The Wisconsin protests are about much more than budgets and unions. [...]
The media, with few exceptions, is failing to get at the deeper issues. [...]
What is standing in the way of having the real story told? It is the frame of collective bargaining itself, which only points to the parties that are doing the bargaining and what they are bargaining over.
The real point of collective bargaining is the idea of fairness inherent in democracy. Without unions, large corporations have an unfair advantage in hiring individual workers: Workers have to take what is offered, a fair wage for work done or not. Unions help to even the playing field, enabling workers to have a fair chance against wealthy, powerful large organizations — whether corporations or governments.
But public employees’ unions, in bargaining with governments, are raising deeper issues in which wealthy corporations and individuals play a huge role. The public employees’ unions are aware that the top one percent of Americans have more financial assets than the bottom 95 percent — a staggering disproportion of wealth. The wealthy have, to a large extent, amassed that wealth through indirect contributions to them by governments — governments build roads corporations use, fund schools that train their workers, subsidize their energy costs, do research they capitalize on, subsidize their access to resources, promote trade for them, and on and on.

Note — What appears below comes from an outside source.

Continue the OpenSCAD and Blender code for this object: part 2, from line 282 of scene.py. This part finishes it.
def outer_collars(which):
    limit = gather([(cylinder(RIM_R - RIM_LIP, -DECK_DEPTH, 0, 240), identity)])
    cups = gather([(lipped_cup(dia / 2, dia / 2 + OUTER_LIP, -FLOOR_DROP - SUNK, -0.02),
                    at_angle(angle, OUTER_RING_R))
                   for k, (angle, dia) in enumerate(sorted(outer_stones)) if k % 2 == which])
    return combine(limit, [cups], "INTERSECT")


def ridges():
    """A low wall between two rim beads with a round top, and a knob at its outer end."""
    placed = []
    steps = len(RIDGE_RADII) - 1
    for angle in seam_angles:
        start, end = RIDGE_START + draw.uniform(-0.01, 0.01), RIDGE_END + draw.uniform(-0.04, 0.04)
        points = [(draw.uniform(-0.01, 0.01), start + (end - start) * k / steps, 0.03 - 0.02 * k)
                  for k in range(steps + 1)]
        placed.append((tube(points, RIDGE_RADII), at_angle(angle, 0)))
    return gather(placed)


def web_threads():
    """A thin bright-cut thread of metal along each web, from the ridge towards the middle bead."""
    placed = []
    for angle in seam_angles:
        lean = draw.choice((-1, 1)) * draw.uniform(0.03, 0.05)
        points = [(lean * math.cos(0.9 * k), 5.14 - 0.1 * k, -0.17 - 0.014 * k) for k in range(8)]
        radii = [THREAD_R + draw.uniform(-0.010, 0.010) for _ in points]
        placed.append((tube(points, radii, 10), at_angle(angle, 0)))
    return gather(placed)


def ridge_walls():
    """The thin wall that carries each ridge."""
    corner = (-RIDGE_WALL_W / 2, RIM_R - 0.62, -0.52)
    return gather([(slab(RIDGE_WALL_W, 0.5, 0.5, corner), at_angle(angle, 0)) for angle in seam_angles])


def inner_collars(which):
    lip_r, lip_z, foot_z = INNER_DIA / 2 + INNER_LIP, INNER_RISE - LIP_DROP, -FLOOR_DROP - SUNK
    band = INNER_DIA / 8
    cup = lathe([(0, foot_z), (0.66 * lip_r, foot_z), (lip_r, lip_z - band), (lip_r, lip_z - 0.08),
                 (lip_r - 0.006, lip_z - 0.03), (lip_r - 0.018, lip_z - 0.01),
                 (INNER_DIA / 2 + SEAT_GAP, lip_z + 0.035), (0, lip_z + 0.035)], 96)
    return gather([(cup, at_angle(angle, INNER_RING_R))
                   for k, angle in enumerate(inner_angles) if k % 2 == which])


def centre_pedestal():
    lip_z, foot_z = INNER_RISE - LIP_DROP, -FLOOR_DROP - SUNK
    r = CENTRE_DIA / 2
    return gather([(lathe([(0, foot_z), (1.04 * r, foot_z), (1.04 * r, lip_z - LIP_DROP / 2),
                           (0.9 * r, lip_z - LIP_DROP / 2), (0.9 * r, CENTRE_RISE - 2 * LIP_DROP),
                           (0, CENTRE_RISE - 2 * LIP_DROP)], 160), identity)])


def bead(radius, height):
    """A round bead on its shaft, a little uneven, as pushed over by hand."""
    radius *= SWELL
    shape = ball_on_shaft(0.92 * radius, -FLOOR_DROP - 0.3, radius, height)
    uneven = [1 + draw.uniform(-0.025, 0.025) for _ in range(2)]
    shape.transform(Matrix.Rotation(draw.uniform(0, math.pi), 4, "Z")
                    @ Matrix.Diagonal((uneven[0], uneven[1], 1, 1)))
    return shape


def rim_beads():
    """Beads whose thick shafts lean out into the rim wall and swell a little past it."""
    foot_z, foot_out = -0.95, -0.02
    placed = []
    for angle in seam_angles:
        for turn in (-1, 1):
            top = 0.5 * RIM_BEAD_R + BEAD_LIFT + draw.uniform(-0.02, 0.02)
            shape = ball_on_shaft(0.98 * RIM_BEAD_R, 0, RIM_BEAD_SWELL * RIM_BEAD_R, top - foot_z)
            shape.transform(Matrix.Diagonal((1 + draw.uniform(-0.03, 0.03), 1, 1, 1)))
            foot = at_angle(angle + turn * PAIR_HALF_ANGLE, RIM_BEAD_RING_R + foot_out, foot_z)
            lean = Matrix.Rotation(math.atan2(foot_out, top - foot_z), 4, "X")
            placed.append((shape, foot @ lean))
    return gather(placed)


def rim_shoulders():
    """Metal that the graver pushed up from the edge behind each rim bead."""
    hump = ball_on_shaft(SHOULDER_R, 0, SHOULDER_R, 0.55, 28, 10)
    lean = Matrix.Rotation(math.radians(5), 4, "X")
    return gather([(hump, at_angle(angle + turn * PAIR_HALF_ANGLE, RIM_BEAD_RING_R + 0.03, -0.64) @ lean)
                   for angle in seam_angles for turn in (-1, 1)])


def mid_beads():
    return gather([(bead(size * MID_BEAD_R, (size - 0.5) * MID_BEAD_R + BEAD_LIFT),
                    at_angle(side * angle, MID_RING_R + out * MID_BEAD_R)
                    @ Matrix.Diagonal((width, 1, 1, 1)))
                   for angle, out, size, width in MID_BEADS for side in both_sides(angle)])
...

Meanwhile, over the past three decades, while corporations and their investors have grown immensely richer on the public largesse, middle class workers have had no substantive wage increases, leaving them poorer and poorer. Those immensely wealthy corporations and individuals have, through political contributions, have managed to rig our politics so that they pay back only an inadequate amount into the system that has enabled them to become wealthy.
The real targets of the public employees’ unions are the wealthy free riders who, in a fair political economy, would be giving back more to the nation, and to the states and communities they function in.
That is the obvious half of what the Wisconsin protests are about. The other half concerns the rights of ordinary people in a democracy — rights conservatives want to deny, whether gay rights, women’s rights, immigrant rights, retirement rights, or the right to the best health a nation can provide to all its citizens. Unions, through their political contributions, support the basic freedoms, protections, and resources we all require to have a decent life and live in a civilized society. If those unions are destroyed, American life will become unrecognizable in a remarkably short time. [...]
If Democrats are not talking out loud about these deeper issues, then they are, by their reticence and silence, helping conservatives destroy unions, defund the Democratic party, and take over the country.
The real issue is whether conservatives will get what they really want: the ability to turn the country conservative on every issue, legally and permanently. Eliminating the public sector unions could achieve that. Collective bargaining rights are the immediate issue, but they are symbolic of the real issue at stake. That is the story the media should be telling — and that Democrats everywhere in America should be shouting out loud.